Getting rid of the mites is a ‘hell of a job’, confirms Ernst, because the medication is hard on the body as well. ‘The pills are bad for your liver and the lotion is bad for your skin. After two months of treatment my skin is all fucked up.’
The lotion caused itching and blotches for him as well, making him really insecure. ‘I kept looking at my wrists and wondering if it was from the scabies or from the lotion, even when I knew it was the latter.’
Dirty
Tijmen, who couldn’t get rid of the bugs after two months, finally ended up at a dermatologist after his GP no longer knew how to help him. ‘I must have put the lotion on upwards of twenty times’, he says.
Just like Ernst, Tijmen got the bugs from someone he’d slept with. Since he initially was just itchy, he didn’t think it was scabies, until he noticed the pimples on his skin. ‘That’s when I knew. It’s really hard to get rid of.’
He mainly hated having to tell other people about the infestation, since everyone you come into skin-on-skin contact with for at least fifteen minutes can get it: not just sexual partners, but roommates as well. That means they have to take measures as well, including using the lotion and putting their clothes and bedding in garbage bags.
‘It just felt like I was telling them something very personal and dirty about myself’, he says. Tijmen’s roommates made sure to use the lotion as a precaution. ‘They had to, because I really wanted to get rid of it.’

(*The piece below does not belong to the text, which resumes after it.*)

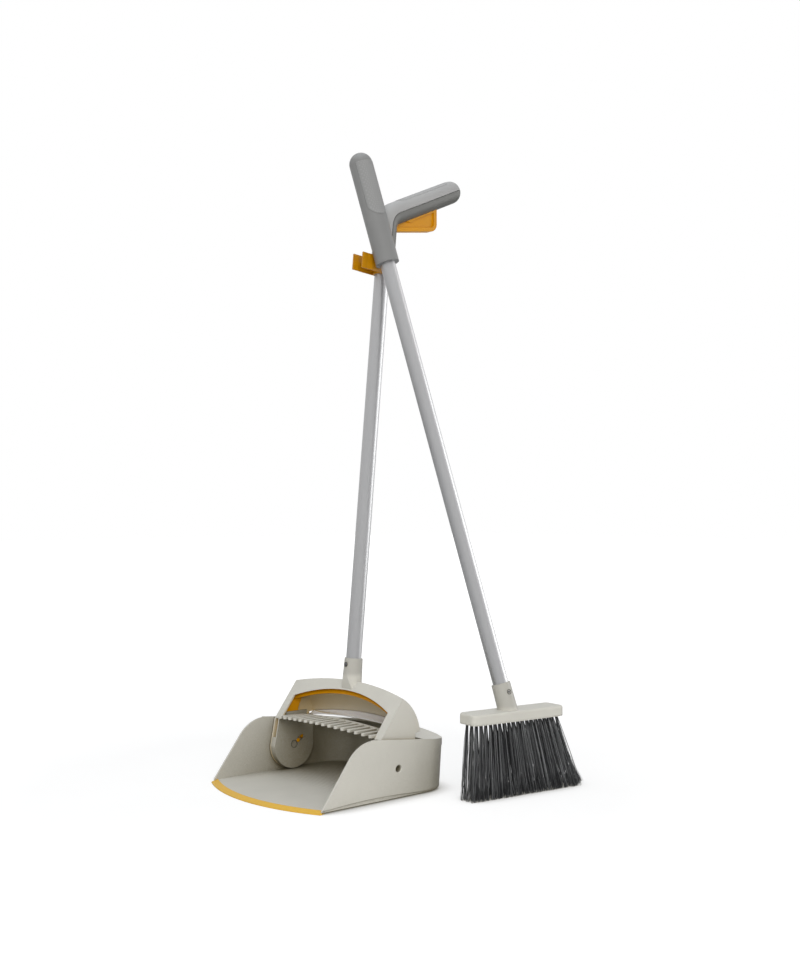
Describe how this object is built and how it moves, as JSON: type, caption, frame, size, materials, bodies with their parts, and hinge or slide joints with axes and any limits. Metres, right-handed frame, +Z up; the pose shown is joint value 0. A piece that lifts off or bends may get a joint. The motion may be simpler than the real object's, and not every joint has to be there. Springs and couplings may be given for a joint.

Ernst also felt uncomfortable divulging his affliction. Fortunately, he didn’t have to talk to too many people, but still. ‘I was worried people would start gossiping. What were they saying about me?’
Epidemic
The students are happy Contractus and the GPs set up a campaign, since there are still too many unknowns when it comes to treating scabies. ‘Treatment needs to be quicker. You don’t immediately get referred to someone who knows all about and can help you out with the process’, says Ernst.

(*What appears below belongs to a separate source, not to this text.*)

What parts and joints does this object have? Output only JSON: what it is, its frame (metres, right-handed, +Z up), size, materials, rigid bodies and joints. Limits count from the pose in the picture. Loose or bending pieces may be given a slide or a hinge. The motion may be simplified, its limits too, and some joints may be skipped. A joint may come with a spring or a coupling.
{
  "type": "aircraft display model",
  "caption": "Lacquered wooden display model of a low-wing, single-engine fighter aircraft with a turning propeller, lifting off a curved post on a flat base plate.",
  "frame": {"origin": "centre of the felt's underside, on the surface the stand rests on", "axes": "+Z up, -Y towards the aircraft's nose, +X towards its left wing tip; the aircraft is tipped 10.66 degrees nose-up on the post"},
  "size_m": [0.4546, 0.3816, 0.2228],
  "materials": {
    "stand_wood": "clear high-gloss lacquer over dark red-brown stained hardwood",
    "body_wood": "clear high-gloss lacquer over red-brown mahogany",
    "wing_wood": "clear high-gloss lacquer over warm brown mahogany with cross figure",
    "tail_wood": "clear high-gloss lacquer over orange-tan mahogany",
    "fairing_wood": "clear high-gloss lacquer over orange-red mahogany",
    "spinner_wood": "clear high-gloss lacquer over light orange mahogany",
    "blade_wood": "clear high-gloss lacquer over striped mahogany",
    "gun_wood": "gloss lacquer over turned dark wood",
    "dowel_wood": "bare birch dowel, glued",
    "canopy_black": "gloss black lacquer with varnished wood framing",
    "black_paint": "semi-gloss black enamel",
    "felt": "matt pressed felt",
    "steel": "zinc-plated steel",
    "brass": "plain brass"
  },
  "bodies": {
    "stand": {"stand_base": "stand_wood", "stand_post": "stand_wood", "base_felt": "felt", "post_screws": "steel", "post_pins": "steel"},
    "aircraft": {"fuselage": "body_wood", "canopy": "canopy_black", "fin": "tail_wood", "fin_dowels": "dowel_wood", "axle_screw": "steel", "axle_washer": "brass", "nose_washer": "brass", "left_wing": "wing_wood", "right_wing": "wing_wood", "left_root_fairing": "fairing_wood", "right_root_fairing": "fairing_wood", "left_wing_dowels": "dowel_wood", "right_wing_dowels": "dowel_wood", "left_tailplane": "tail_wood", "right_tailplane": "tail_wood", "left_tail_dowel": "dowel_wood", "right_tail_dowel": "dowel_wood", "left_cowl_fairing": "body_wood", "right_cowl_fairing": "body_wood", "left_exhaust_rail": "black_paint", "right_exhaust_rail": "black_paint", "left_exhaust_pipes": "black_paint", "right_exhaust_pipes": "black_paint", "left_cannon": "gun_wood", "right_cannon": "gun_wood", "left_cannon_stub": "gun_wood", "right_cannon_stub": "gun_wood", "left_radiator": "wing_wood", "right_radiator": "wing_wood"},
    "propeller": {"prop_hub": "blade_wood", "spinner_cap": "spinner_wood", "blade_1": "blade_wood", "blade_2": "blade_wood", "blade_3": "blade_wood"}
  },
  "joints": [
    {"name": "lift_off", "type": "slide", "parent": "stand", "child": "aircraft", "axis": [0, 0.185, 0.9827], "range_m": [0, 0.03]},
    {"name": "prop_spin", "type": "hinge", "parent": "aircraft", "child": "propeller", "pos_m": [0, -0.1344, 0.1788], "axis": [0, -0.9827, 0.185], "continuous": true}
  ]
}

That shit made me paranoid
‘We should all just be scabies-free. It’s the only way to get rid of it in the city’, says Tijmen.
Maarten thinks the campaign should have been started sooner. ‘It’s an epidemic, plain and simple, and there wasn’t a single agency that warned us to watch out for it.’
Precaution
Fortunately, Ernst and Maarten are both scabies-free. Maarten even uses the lotion as a precaution these days. ‘Whenever a roommate or someone else tells me they have it, I start lathering it on. That shit made me paranoid.’

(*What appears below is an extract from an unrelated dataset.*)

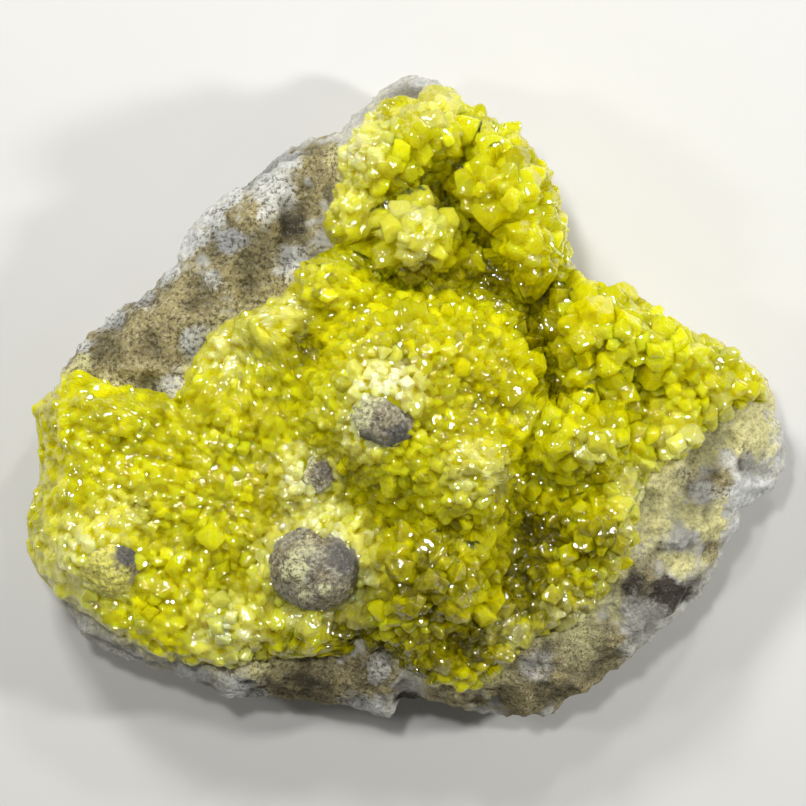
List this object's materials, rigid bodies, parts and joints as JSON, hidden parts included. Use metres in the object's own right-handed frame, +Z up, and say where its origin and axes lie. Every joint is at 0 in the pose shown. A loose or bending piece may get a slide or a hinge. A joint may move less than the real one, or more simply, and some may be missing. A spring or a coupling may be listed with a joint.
{
  "type": "native sulfur crystal specimen",
  "caption": "Mineral specimen: a druse of intergrown yellow sulfur crystals on a rough rock slab with bare rounded knobs, sawn flat underneath to lie on its back.",
  "frame": {"origin": "middle of the flat base that the specimen rests on", "axes": "+Z up out of the crystals, +Y towards the narrow end of the slab, +X towards its long right arm"},
  "size_m": [0.1991, 0.1677, 0.0689],
  "materials": {
    "rock": "rough weathered rock, tan to chalky white",
    "sulfur": "bright resinous yellow crystal faces, translucent"
  },
  "bodies": {
    "root": {"rock_matrix": "rock", "sulfur_crust": "sulfur"}
  },
  "joints": []
}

He even avoids sitting on fabric-covered chairs or sofas. ‘I’d rather stand. People might say they don’t have it, but you never know. I’d rather a truck drive over my foot than get scabies again.’
Tijmen has to hang on for a little bit longer. ‘I got it again last weekend. It’s back to the lotion for me tonight. It just won’t leave me alone.’
Stop scabies!
Are your hands, groin, or feet covered in burrows and is the skin flaking off? Are you itchy? It might be scabies, so you’d best get to your GP. You have to treat yourself, as well as your sexual partner or your roommates. This is what you have to do:
- Make sure to really clean your room, especially your couch, fabric-covered chairs, and carpets. Put on disposable gloves and get three days’ worth of clean clothes.
- Put all the clothes you’ve worn, your bedding, and your used towels in a garbage bag and wash it at 60 degrees Celsius. Anything you can’t watch, such as slippers or stuffed animals, you put in a closed garbage bag for at least three days.
- Shower using water and soap and keep your towel and washcloth separate from the rest of your things. Cut your nails and put permethrin lotion on your entire body, from your jaw to your foot soles. Make sure it gets in under your nails, as well. Let the lotion absorb for twelve hours. Re-apply the lotion whenever you wash or wipe a body part, such as your hands, buttocks, and genitals.
- Day 2: Wash your bedding and nightwear at 60 degrees Celsius (wear gloves while doing laundry. Shower using water and soap, put on clean clothes and flip your mattress before making your bed. Repeat after a week.